CHAPEL HILL, NC- APRIL 4: Head coach Roy Williams of the North Carolina Tar Heels reacts after his speech during their welcome-home reception for the NCAA men’s basketball team on April 4, 2017 in Chapel Hill, North Carolina. The Tar Heels defeated the Gonzaga Bulldogs 71-65 yesterday to win the national championship. (Photo by Sara D. Davis/Getty Images)

According to their website, the NCAA has seven core values. Chief among them is “the collegiate model of athletics in which students participate as an avocation, balancing their academic, social and athletics experiences.” That’s immediately followed by a desire to maintain “the highest levels of integrity and sportsmanship” as well as “the pursuit of excellence in both academics and athletics.”

If that’s true, there’s no reasonable way to look at their conclusion that it was unclear if the University of North Carolina committed academic violations through the use of fake classes and see it as a failure of their core values and as an institution. According to the NCAA, because non-athletes benefitted from the class, that apparently made the “paper classes” okay, or at least no longer under their purview. The NCAA also deduced that it lacked the evidence to punish the school or it’s athletics programs in spite of a years-long investigation that cited a department chair and a curriculum secretary who engaged in unethical conduct and a failure to cooperate.

In other words, the NCAA passed the buck. It put in the work to make it look like it cares but, ultimately, it doesn’t. At least not about the “student” half of student-athlete. They care when that student-athlete is making money that they don’t see a cut of (or all of), but otherwise, the message sent today is that what happens in the classroom is none of our business. Which, again, seems to go against those stated core values.

The truly sad part is that it feels so unnecessary to get worked up and upset about the decision because it felt so inevitable. The program that was most expected to suffer the consequences, North Carolina men’s basketball, is a cornerstone institution in the sport. They generate millions every year for the NCAA simply by existing. Their mere presence in a post-season tournament generates untold stacks of money that would otherwise go missing. Had the program pulled a Baylor, or even a Louisville, we might be talking about something different. But “all they did” was create a fake class to keep some players eligible. By the NCAA’s own theoretical standards and values, it’s unconscionable in the world of amateur college athletics. But by real-world standards, it would have been more shocking had the NCAA laid down the hammer rather than what they actually did.

And perhaps this is how it should be. Perhaps the NCAA shouldn’t have the authority to come in and smother UNC in sanctions over what happens in a classroom. As CBSSports.com’s Tom Fornelli pointed out, we shouldn’t be rooting for student-athletes to get punished, especially when they would be getting punished for the sins of others.

The answer to that question is found in the fact that the NCAA’s decision does not exist in a vacuum. The NCAA creates its own precedent and it routinely breaks that precedent without seemingly any cause or reason. In other words, they seem to be making it up as they go and when you do that you create a system where some get punished unfairly while others get off easy without much explanation why.
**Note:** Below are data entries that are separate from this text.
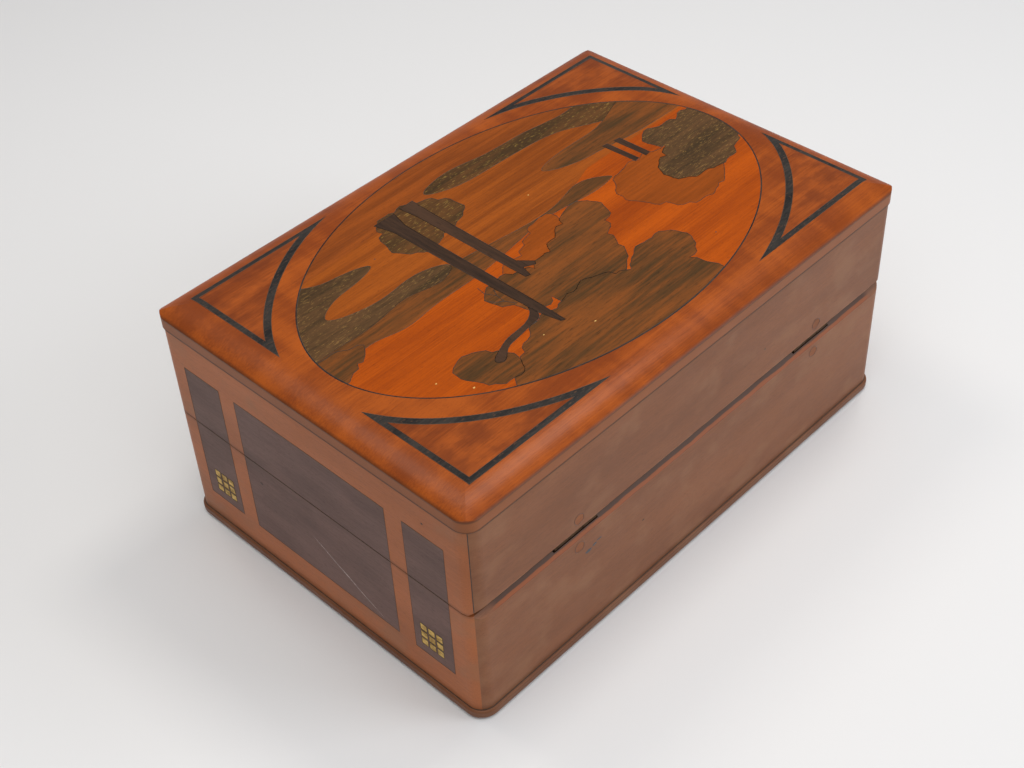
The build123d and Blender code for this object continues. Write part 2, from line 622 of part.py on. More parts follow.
def save_top():
    """The top board, pocketed for its inlay, and the inlay."""
    blank = top_blank()
    whole, fillings, strings = corner_faces()
    pocket = extrude(whole, 5) + extrude(oval(OVAL_CENTRE, OVAL_HALF), 5)
    save("top_board", blank - Pos(0, 0, VENEER_Z) * pocket)
    save("corner_fillings", *[veneer & blank for veneer in veneers(fillings)])
    save("corner_stringing", *[veneer & blank for veneer in veneers(strings)])
    for name, pieces in picture().items():
        save(name, *pieces)


def main():
    os.makedirs("parts", exist_ok=True)
    panels = case_panels()
    save_walls(panels)
    for name, pieces in {**panels, **hinge_parts()}.items():
        save(name, *pieces)
    save_top()
    save("lock_bar", lock_bar())
    save("lock_hooks", *lock_hooks())
    save("finger_slide", finger_slide())
    save("finger_pad", finger_pad())
    save("keeper_pins", *keeper_pins())
    save("key_panel", key_panel())
    save("key_arm", key_arm())
    save("bottom_board", bottom_board())
    save("floor_runners", *floor_runners())
    save("floor_panel", floor_panel())
    save("lock_cover", lock_cover())


main()
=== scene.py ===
import random
from math import cos, pi, radians, sin

import bmesh
import bpy
from mathutils import Matrix, Vector


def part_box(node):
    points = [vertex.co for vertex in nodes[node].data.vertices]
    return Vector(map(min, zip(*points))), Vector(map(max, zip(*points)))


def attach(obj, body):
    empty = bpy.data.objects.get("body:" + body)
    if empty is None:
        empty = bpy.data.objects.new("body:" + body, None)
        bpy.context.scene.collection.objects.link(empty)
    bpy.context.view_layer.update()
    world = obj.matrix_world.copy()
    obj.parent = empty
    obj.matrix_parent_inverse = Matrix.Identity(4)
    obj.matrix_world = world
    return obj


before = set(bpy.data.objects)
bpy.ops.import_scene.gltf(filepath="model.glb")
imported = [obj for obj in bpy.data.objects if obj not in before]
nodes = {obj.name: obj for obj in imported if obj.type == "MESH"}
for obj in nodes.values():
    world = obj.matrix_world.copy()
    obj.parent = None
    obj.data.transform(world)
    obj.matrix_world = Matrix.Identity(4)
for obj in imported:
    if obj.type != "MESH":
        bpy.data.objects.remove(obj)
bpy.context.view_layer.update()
mm = 0.001
print("frame loaded:", len(nodes), "nodes")


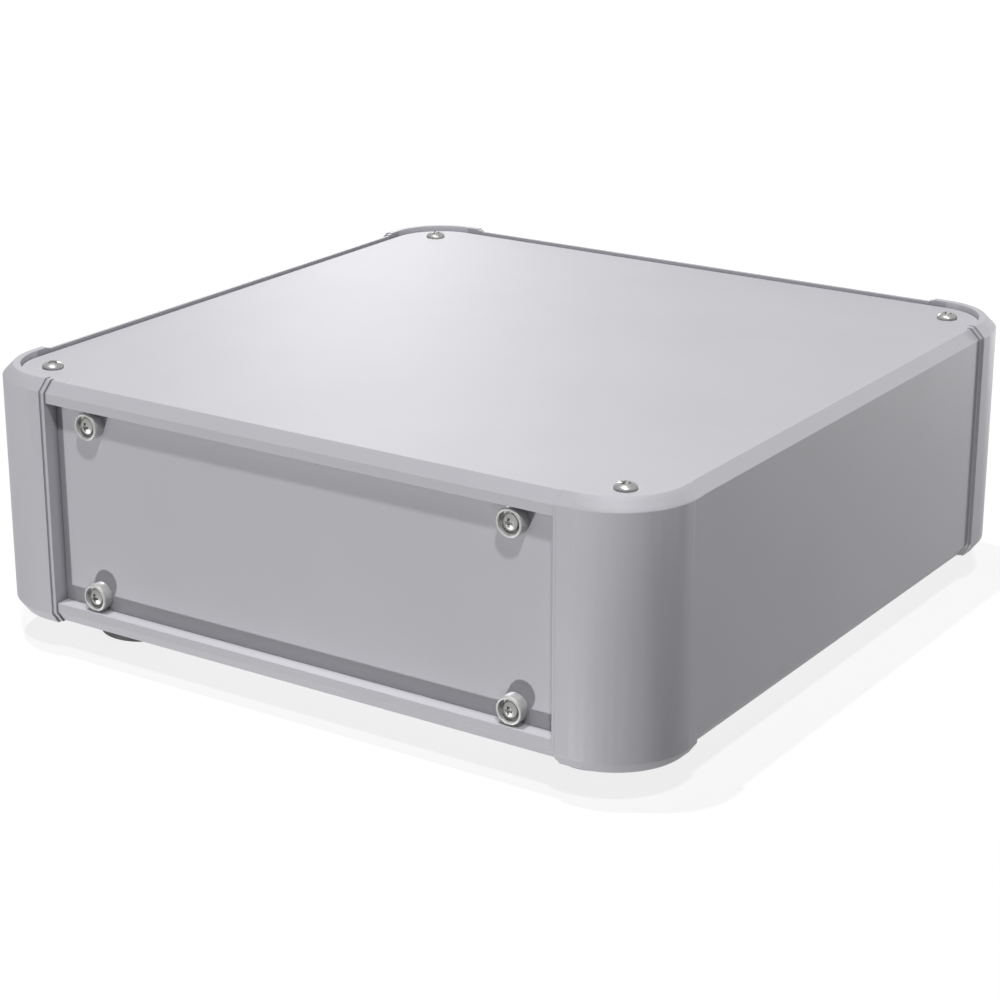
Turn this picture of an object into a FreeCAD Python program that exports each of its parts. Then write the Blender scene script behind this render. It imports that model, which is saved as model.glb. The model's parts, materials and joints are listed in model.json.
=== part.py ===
import FreeCAD, Part
import math
import os

# A low square instrument case of aluminium: four round corner posts, rails, side panels,
# covers let into the rim, recessed end panels held by collared screws, and four feet.
# Lengths are in millimetres. The origin lies on the ground under the middle of the case,
# +X is right seen from the front, +Y runs to the back and +Z is up.

# Overall sizes
case_width = 250.0  # over the posts, left to right
case_depth = 250.0  # over the posts, front to back
post_height = 81.9
foot_height = 13.1  # from the ground to the bottom cover

# Corner posts
corner_radius = 25.0  # of the outer face in plan
edge_chamfer = 3.5  # along the upper outer edges of posts, rails and side panels
lower_chamfer_width = 2.7  # along their lower outer edges
lower_chamfer_height = 3.7
leg_flat = 4.6  # flat stretch between the round corner and the strip
strip_width = 1.4  # narrow strip at the end of each leg
face_step = 0.66  # post to strip, and strip to rail, in plan
level_step = 0.4  # post to strip, and strip to rail, in height
skin_thickness = 3.5
end_wall = 3.0  # wall that closes the end of a leg
tongue_length = 10.0  # stands behind the rails and side panels
tongue_thickness = 3.0
boss_wall = 2.5  # around the tapped hole of a cover screw
rib_thickness = 3.0

# Rails and side panels
rim_width = 1.0  # flat top of a rail's rim beside the cover
web_thickness = 2.6
flange_thickness = 3.0
flange_height = 10.0
side_wall = 4.0
inner_fillet = 1.0

# Covers, end panels and their gaskets
cover_recess = 1.3  # top of the rail to the face of the cover
cover_thickness = 2.0
cover_gap = 0.2  # between a cover's edge and the rim
panel_recess = 4.7  # face of the rail to the face of the end panel
panel_thickness = 2.0
panel_gap = 0.2  # around an end panel
gasket_thickness = 0.8
gasket_gap = 0.5  # from the wall beside a gasket
cover_gasket_width = 5.0
panel_gasket_width = 9.0
fit_gap = 0.2

# Fasteners
thread_gap = 0.05  # radial, between a shank and its tapped hole
hole_gap = 0.25  # radial, between a shank and its clearance hole
cover_thread = 4.0
cover_head = 7.0
cover_head_height = 2.2
head_bevel = 0.3  # under the rim of a screw head
head_round = 0.17  # shoulder radius of a screw head, as a part of its width
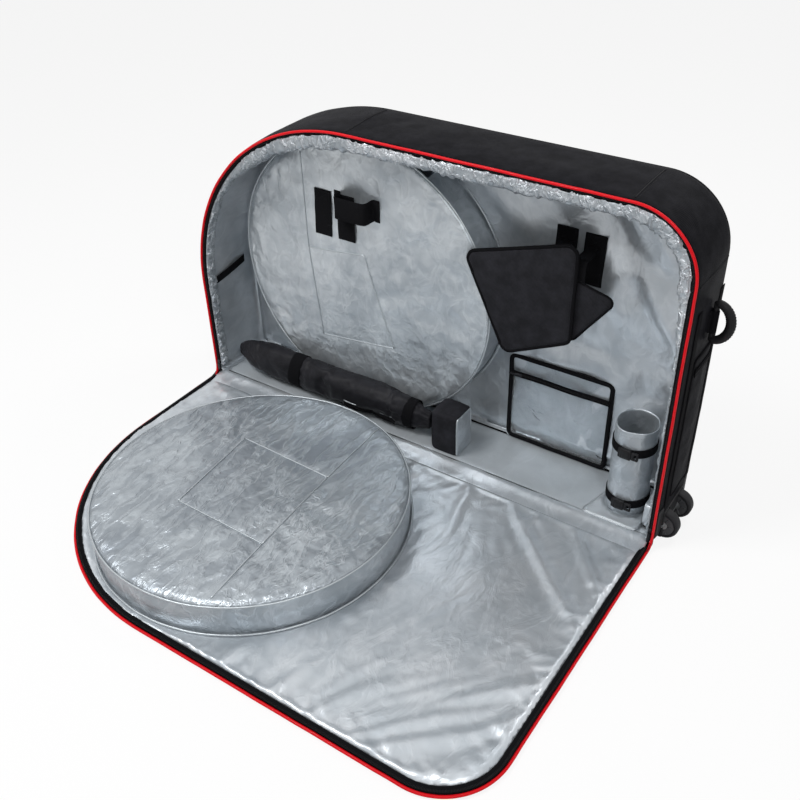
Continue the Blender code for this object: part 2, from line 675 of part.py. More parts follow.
def build_wheel_housing():
    low = (HOUSING_LEFT, -HOUSING_HALF_WIDTH, HOUSING_FLOOR_GAP)
    high = (HOUSING_RIGHT, HOUSING_HALF_WIDTH, HOUSING_TOP)
    housing = make_box("wheel_housing", low, high, black_plastic, HOUSING_BEVEL)
    for name, y in (("front", -WHEEL_Y), ("rear", WHEEL_Y)):
        low = (WELL_LEFT, y - WELL_HALF_WIDTH, -CUT_OVERRUN)
        high = (RIGHT_X + CUT_OVERRUN, y + WELL_HALF_WIDTH, WELL_TOP)
        well = make_cutter(make_box("well_" + name, low, high, black_plastic), "well_" + name)
        cut_by(housing, well)
    bore = make_cylinder("axle_bore", AXLE_RADIUS + GAP, 2 * (HOUSING_HALF_WIDTH + CUT_OVERRUN),
                         (AXLE_X, 0, WHEEL_RADIUS), (0, 1, 0), black_plastic, ROUND_STEPS)
    cut_by(housing, make_cutter(bore, "axle_bore"))


def build_well_cover(guide):
    left = HOUSING_LEFT - GAP - WELL_COVER_WALL
    half_width = HOUSING_HALF_WIDTH + GAP + WELL_COVER_WALL
    low = (left, -half_width, FLOOR_Z)
    high = (RIGHT_X, half_width, HOUSING_TOP + GAP + WELL_COVER_WALL)
    cover = make_box("wheel_well_cover", low, high, silver_lining)
    cut_by(cover, guide, "INTERSECT")
    low = (HOUSING_LEFT - GAP, -HOUSING_HALF_WIDTH - GAP, -CUT_OVERRUN)
    high = (RIGHT_X + CUT_OVERRUN, HOUSING_HALF_WIDTH + GAP, HOUSING_TOP + GAP)
    hollow = make_cutter(make_box("cover_hollow", low, high, black_plastic), "cover_hollow")
    cut_by(cover, hollow)


def build_drivetrain_sleeve():
    start, end = SLEEVE_X
    band = SLEEVE_STRAP_THICKNESS + GAP
    middle_y = CONTENT_FRONT_Y + band + SLEEVE_HALF_WIDTH
    middle_z = BOARD_TOP_Z + GAP + band + SLEEVE_HALF_HEIGHT
    points = []
    shares = []
    for step in range(SLEEVE_STEPS + 1):
        along = step / SLEEVE_STEPS
        # rounded left end, full middle and a gathered right end
        into_end = max(0, 1 - along / SLEEVE_ROUND_END_SHARE)
        into_gather = max(0, 1 - (1 - along) / SLEEVE_GATHER_SHARE)
        round_share = max(SLEEVE_LEAST_SHARE, math.sqrt(1 - into_end ** 2))
        shares.append(round_share * (1 - SLEEVE_GATHER_DEPTH_SHARE * into_gather ** 2))
        points.append((start + (end - start) * along, 0, 0))
    tube = make_tube("drivetrain_sleeve", points, SLEEVE_HALF_HEIGHT, black_polyester,
                     shares=shares, resolution=4)
    tube.scale = (1, SLEEVE_HALF_WIDTH / SLEEVE_HALF_HEIGHT, 1)
    tube.location = (0, middle_y, middle_z)
    loops = []
    for extra in (band, GAP):
        ring = []
        for x, y in circle(0, 0, 1, ROUND_STEPS):
            ring.append((middle_y + x * (SLEEVE_HALF_WIDTH + extra),
                         middle_z + y * (SLEEVE_HALF_HEIGHT + extra)))
        loops.append(ring)
    strap = make_plate("sleeve_strap", loops, SLEEVE_STRAP_WIDTH, black_webbing)
    strap.rotation_euler = (math.pi / 2, 0, math.pi / 2)
    strap.location = (SLEEVE_STRAP_X, 0, 0)


def build_frame_block():
    low = (BLOCK_X[0], CONTENT_FRONT_Y, BOARD_TOP_Z + GAP)
    high = (BLOCK_X[1], CONTENT_FRONT_Y + BLOCK_WIDTH, BOARD_TOP_Z + GAP + BLOCK_HEIGHT)
    make_box("frame_block", low, high, black_polyester, BLOCK_BEVEL)


def build_frame_pad():
    front = PAD_BACK_Y - PAD_THICKNESS
    corners = [(PAD_LOWER_LEFT, PAD_BOTTOM_LEFT_Z), (PAD_RIGHT, PAD_BOTTOM_RIGHT_Z),
               (PAD_RIGHT, PAD_TOP_RIGHT_Z), (PAD_LEFT, PAD_TOP_LEFT_Z)]
    outline = rounded_polygon(corners, PAD_CORNER, PAD_CORNER_STEPS)
    pad = make_wall("frame_pad", [outline], front, PAD_BACK_Y, black_polyester)
    strap_back = PAD_BACK_Y + GAP + WEBBING
    corners = [(WING_LEFT, WING_LOW_Z), (PAD_RIGHT, PAD_BOTTOM_RIGHT_Z), (WING_RIGHT, WING_SIDE_Z),
               (WING_LEFT, WING_TOP_Z)]
    outline = rounded_polygon(corners, WING_CORNER, PAD_CORNER_STEPS)
    wing = make_wall("frame_pad_wing", [outline], PAD_BACK_Y + GAP, PAD_BACK_Y + GAP + WING_THICKNESS,
                     black_polyester)
    end_y = WALL_ANCHOR_FRONT_Y - PAD_STRAP_END_GAP
    pivot = make_hinge("frame_pad_line", (0, end_y - WEBBING / 2, PAD_STRAP_Z))
    low_z = PAD_STRAP_Z - PAD_STRAP_RUN / 2
    high_z = PAD_STRAP_Z + WEBBING / 2
    profile = [(PAD_BACK_Y + GAP, low_z), (strap_back, low_z), (strap_back, high_z - WEBBING),
               (end_y, high_z - WEBBING), (end_y, high_z), (PAD_BACK_Y + GAP, high_z)]
    hanger_width = WALL_ANCHOR_X[1] - WALL_ANCHOR_X[0] + PAD_STRAP_WIDTH
    hanger = make_plate("frame_pad_hanger", [profile], hanger_width, black_webbing)
    hanger.rotation_euler = (math.pi / 2, 0, math.pi / 2)
    hanger.location = (sum(WALL_ANCHOR_X) / 2, 0, 0)
    carry(pivot, [pad, wing, hanger])


def build_end_handle():
    ring = []
    shares = []
    rod_share = HANDLE_ROD_RADIUS / HANDLE_GRIP_RADIUS
    straight = HANDLE_HALF_HEIGHT - HANDLE_GRIP_RADIUS
    for step in range(HANDLE_STEPS + 1):
        angle = -math.pi / 2 + math.pi * step / HANDLE_STEPS
        ring.append((HANDLE_PIVOT_X + HANDLE_REACH * math.cos(angle), HANDLE_Y,
                     HANDLE_Z + HANDLE_HALF_HEIGHT * math.sin(angle)))
        shares.append(rod_share + (1 - rod_share) * math.cos(angle))
    for sign in (1, -1):
        ring.append((HANDLE_PIVOT_X, HANDLE_Y, HANDLE_Z + sign * straight))
        shares.append(rod_share)
    loop = make_tube("end_handle", ring, HANDLE_GRIP_RADIUS, rubber_black, cyclic=True,
                     shares=shares, resolution=2)
    carry(make_hinge("end_handle_line", (HANDLE_PIVOT_X, HANDLE_Y, HANDLE_Z)), [loop])
    plate_left = RIGHT_X + GAP
    low = (plate_left, HANDLE_Y - HANDLE_TAB_WIDTH / 2, HANDLE_Z - HANDLE_TAB_HEIGHT / 2)
    high = (plate_left + HANDLE_TAB_PLATE, HANDLE_Y + HANDLE_TAB_WIDTH / 2,
            HANDLE_Z + HANDLE_TAB_HEIGHT / 2)
    tab = make_box("handle_tab", low, high, black_webbing)
    center = (HANDLE_PIVOT_X, HANDLE_Y, HANDLE_Z)
    bore_radius = HANDLE_ROD_RADIUS + HANDLE_BORE_CLEARANCE
    sleeve = make_cylinder("handle_tab_sleeve", bore_radius + HANDLE_TAB_WALL, HANDLE_TAB_HEIGHT,
                           center, (0, 0, 1), black_webbing, SMALL_STEPS)
    cut_by(tab, make_cutter(sleeve, "handle_tab_sleeve"), "UNION")
    bore = make_cylinder("handle_bore", bore_radius, HANDLE_TAB_HEIGHT + CUT_OVERRUN, center,
                         (0, 0, 1), black_webbing, SMALL_STEPS)
    cut_by(tab, make_cutter(bore, "handle_bore"))


def build_bag():
    corner = wheel_well_cutter()
    guide = inside_guide()
    build_back_panel()
    build_gusset(corner)
    build_opening_trim()
    build_base()
    door_pivot = build_door()
    build_door_pocket(door_pivot)
    build_zip_slider("left", -1)
    build_zip_slider("right", 1)
    build_wall_pocket()
    build_anchors()
    build_seatpost_strap()
    build_clear_pocket()
    build_holster()
    build_wheels()
    build_wheel_housing()
    build_well_cover(guide)
    build_drivetrain_sleeve()
    build_frame_block()
    build_frame_pad()
    build_end_handle()


build_bag()
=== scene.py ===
# Looks of the soft bike travel bag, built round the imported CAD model.
# Metres, +Z up. +X is the wheeled end and +Y goes from the opening to the back panel.
import math

import bmesh
import bpy
import numpy as np
from mathutils import Matrix, Vector, bvhtree, geometry


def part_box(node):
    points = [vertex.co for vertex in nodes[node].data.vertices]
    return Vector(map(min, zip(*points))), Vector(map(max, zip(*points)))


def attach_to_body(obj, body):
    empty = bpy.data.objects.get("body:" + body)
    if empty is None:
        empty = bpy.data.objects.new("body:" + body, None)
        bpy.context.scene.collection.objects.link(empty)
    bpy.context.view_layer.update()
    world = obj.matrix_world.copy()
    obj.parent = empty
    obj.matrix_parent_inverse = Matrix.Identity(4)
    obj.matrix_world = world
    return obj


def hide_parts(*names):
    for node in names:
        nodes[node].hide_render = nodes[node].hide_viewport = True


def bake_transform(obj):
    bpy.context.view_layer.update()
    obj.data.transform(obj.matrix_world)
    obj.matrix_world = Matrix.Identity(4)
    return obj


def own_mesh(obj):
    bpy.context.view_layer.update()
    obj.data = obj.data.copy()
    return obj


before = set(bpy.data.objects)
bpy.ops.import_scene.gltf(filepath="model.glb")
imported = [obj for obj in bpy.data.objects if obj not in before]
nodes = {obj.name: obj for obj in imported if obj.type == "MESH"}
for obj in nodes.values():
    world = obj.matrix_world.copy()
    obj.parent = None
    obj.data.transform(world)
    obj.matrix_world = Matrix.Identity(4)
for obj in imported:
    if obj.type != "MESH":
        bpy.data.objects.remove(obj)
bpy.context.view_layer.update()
scene = bpy.context.scene

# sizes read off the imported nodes, so that every cloth piece lines up with them
shellLow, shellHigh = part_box("gusset_fabric")
bag = dict(
    left=shellLow.x, right=shellHigh.x, bottom=shellLow.z, top=shellHigh.z,
    front=shellLow.y, back=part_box("back_panel_fabric")[1].y,
    topLeftRadius=0.500, topRightRadius=0.145, bottomRadius=0.030,
    gap=0.0003, layers=0.0116,  # the wall is outer cloth, foam and lining with their gaps
    hingeY=-0.103, hingeZ=0.0116, trimStart=0.0353, panelInset=0.0073,
)
bag["innerBack"] = bag["back"] - bag["layers"]
bag["floor"] = bag["bottom"] + bag["layers"]


# small tools

def attach(piece, body, *solids, slot=None):
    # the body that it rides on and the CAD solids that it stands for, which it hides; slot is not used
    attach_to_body(piece, body)
    if solids:
        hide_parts(*solids)


def hexColor(text):
    # an sRGB hex value as the linear colour that a socket wants
    values = [int(text[i:i + 2], 16) / 255 for i in (1, 3, 5)]
    return tuple(v / 12.92 if v <= 0.04045 else ((v + 0.055) / 1.055) ** 2.4 for v in values) + (1.0,)


def addNode(tree, kind, inputs=None, **settings):
    # one node with its settings; an input is a value or another node's socket
    node = tree.nodes.new(kind)
    for key, value in settings.items():
        setattr(node, key, value)
    for key, value in (inputs or {}).items():
        if isinstance(value, bpy.types.NodeSocket):
            tree.links.new(value, node.inputs[key])
        else:
            node.inputs[key].default_value = value
    return node


def addObject(name, mesh, *materials, smooth=True):
    item = bpy.data.objects.new(name, mesh)
    scene.collection.objects.link(item)
    for material in materials:
        mesh.materials.append(material)
    mesh.shade_smooth() if smooth else mesh.shade_flat()
    return item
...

Take what the NCAA handed down to Syracuse men’s basketball in 2015. The program was placed on five years probation, 12 scholarships were taken away over the course of four years, the number of permissible off-campus recruiters was reduced, and head coach Jim Boeheim was stripped of 108 wins as well as suspended for nine games. This was on top of SU’s self-imposed post-season ban in 2015, amongst other things. While the scandal included various violations, the crux of it stemmed from improper benefits that a booster provided to some player and coaches (stipends and gym memberships) and the improper assistance on coursework for basketball player Fab Melo. What most people remember is that a basketball staffer re-wrote a paper for Melo in order to raise his grade and keep him eligible.

On one hand, Syracuse was certainly guilty of breaking the rules, regardless of who knew what and when. On the other hand, is what was described any worse than what happened at North Carolina? Whereas the academic portion of the Syracuse scandal involved one player, the North Carolina scandal involved two hundred “classes” that took place over 18 years, involving hundreds of student-athletes. The scope of the UNC scandal was far greater than the Syracuse one. And yet, while SU’s program felt the brunt of NCAA sanctions, Carolina will basically skate without much beyond self-imposed sanctions.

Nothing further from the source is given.